In Bethesda, developers who apply themselves to at least 22,000 square feet of space are allowed to develop increased density if they allot 20 percent of the overall footprint to public amenities like green space. Plans are afoot to allow even greater density if the developer reserves some of the interior for galleries or live-work spaces.
The state of Maryland forgives sales tax on art produced within the district. Another economic incentive: When a building in the district is restored, the property is not assessed at its new, greater value; property taxes remain the same. This is an important consideration in a place where space goes for $35 per square foot.
Seventy-eight percent of the district’s budget comes not from the same government pot that funds education and libraries, but from nearly 7,500 metered parking spaces (mostly in garages) owned by the Urban Partnership. “These create close to $7.4 million in annual revenue, plus $3.9 million worth of fines when people don’t pay the meters,” says Bethesda Urban Partnership executive director W. David Dabney. “So there’s a very strong revenue stream here.”
The secret to Bethesda’s success is not just money, Dabney states. “Our board includes developers, members of the chamber of commerce, residents, and owners of small retail businesses,” he says. “So the consensus really includes all the players in the community.”
That kind of consensus, Corky Poster says, is exactly what we need to create a thriving, productive and sustainable Tucson Warehouse Historic District.

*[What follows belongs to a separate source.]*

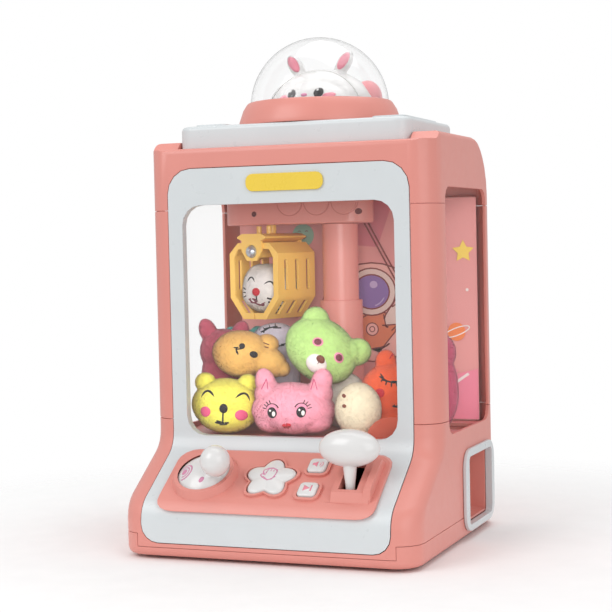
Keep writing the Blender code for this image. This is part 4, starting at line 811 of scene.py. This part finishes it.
for sign in (-1, 1):
    eye = rabbit["face"] + sign * rabbit["eye"][0]
    cheek = rabbit["face"] + sign * rabbit["cheek"][0]
    facePatch((eye, rabbit["eye"][1]), (3.6, 3.7), 0, 0.5, "ink", 0.8)
    facePatch((eye - 0.9, rabbit["eye"][1] + 1.6), (0.9, 0.9), 0, 1.35, "warmWhite", 0.1)
    facePatch((cheek, rabbit["cheek"][1]), (4.6, 2.2), sign * 6, 0.12, "rose", 0.1)
    facePatch((sign * (ears["x"] + 0.8), ears["z"] + 1.6), (3.5, 7.4), -sign * ears["lean"], 0.3, "rose", 0.2)
facePatch((rabbit["face"], rabbit["nose"]), (2.6, 1.2), 0, 0.4, "mauve", 0.5)
lip = [(rabbit["face"], rabbit["nose"] - 1.8), (rabbit["face"], rabbit["nose"] - 4.6)]
look.stroke(rabbitFace, lip, 0.6, 0.3, paints["brown"])
collar = arcPoints((0, rabbit["collar"][0]), rabbit["collar"][1], 10, 170, 60)
look.stroke(rabbitFace, collar, 1.5, 1.0, paints["warmWhite"])
shown("rabbit_look", look.mesh("rabbit_look"), "lid", look.finishes, weighted=False)

backpack = {"place": (36.5, 9, 340), "radii": (11.5, 11, 14)}
pack = smoothBall("rabbit_pack", rabbitFrame @ Vector([c * mm for c in backpack["place"]]), backpack["radii"])
shown("rabbit_pack", pack, "lid", [paints["blush"]], weighted=False)
print("dome made")

cardLow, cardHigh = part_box("backdrop_card")


# flat shapes on the front of the card, each layer a little nearer than the last
class Print:
    def __init__(self, name, gap=0.04):
        self.name = name
        self.gap = gap
        self.layer = 1
        self.drawing = Drawing()

    def shape(self, outline, finish):
        faces = tessellate_polygon([[Vector((x, z, 0)) for x, z in outline]])
        self.laid(outline, [list(f) for f in faces], finish)

    # one flat layer whose faces all look at the front
    def laid(self, outline, faces, finish):
        y = cardLow.y - self.gap * self.layer * mm
        facing = []
        for f in faces:
            a, b, c = (Vector(outline[i]) for i in f[:3])
            facing.append(f if (b - a).cross(c - a) > 0 else f[::-1])
        across = [min(max(middle + x * mm, cardLow.x), cardHigh.x) for x, z in outline]  # kept on the card
        points = [Vector((x, y, z * mm)) for x, (_, z) in zip(across, outline)]
        self.drawing.addFaces(points, facing, finish)
        self.layer += 1

    def line(self, points, width, finish, closed=False):
        outer, inner = [], []
        count = len(points)
        for i, p in enumerate(points):
            a = Vector(points[i - 1] if closed or i else p)
            b = Vector(points[(i + 1) % count] if closed or i < count - 1 else p)
            along = (b - a).normalized()
            side = Vector((-along.y, along.x)) * width / 2
            outer.append(tuple(Vector(p) + side))
            inner.append(tuple(Vector(p) - side))
        spans = count if closed else count - 1
        faces = [[i, (i + 1) % count, count + (i + 1) % count, count + i] for i in range(spans)]
        self.laid(outer + inner, faces, finish)

    def outlined(self, outline, finish, width, ink):
        self.shape(outline, finish)
        self.line(outline, width, ink, closed=True)

    def finish(self):
        mesh = bpy.data.meshes.new(self.name)
        mesh.from_pydata([tuple(v) for v in self.drawing.verts], [], self.drawing.faces)
        mesh.polygons.foreach_set("material_index", self.drawing.slots)
        shown(self.name, mesh, "casing", self.drawing.finishes, weighted=False)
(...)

Adds Tucson Arts District Partnership executive director Vera Uyehara, “The Tucson Arts District Partnership is very encouraged by the positive ideas and creative thinking that has grown from the master planning process beginning last spring. The Warehouse District Master Planning effort, and the preservation of the unique community of artists living and working in the warehouses, are central to the mission of the Arts District Partnership, as it works to protect and enhance the arts and cultural assets of Tucson.”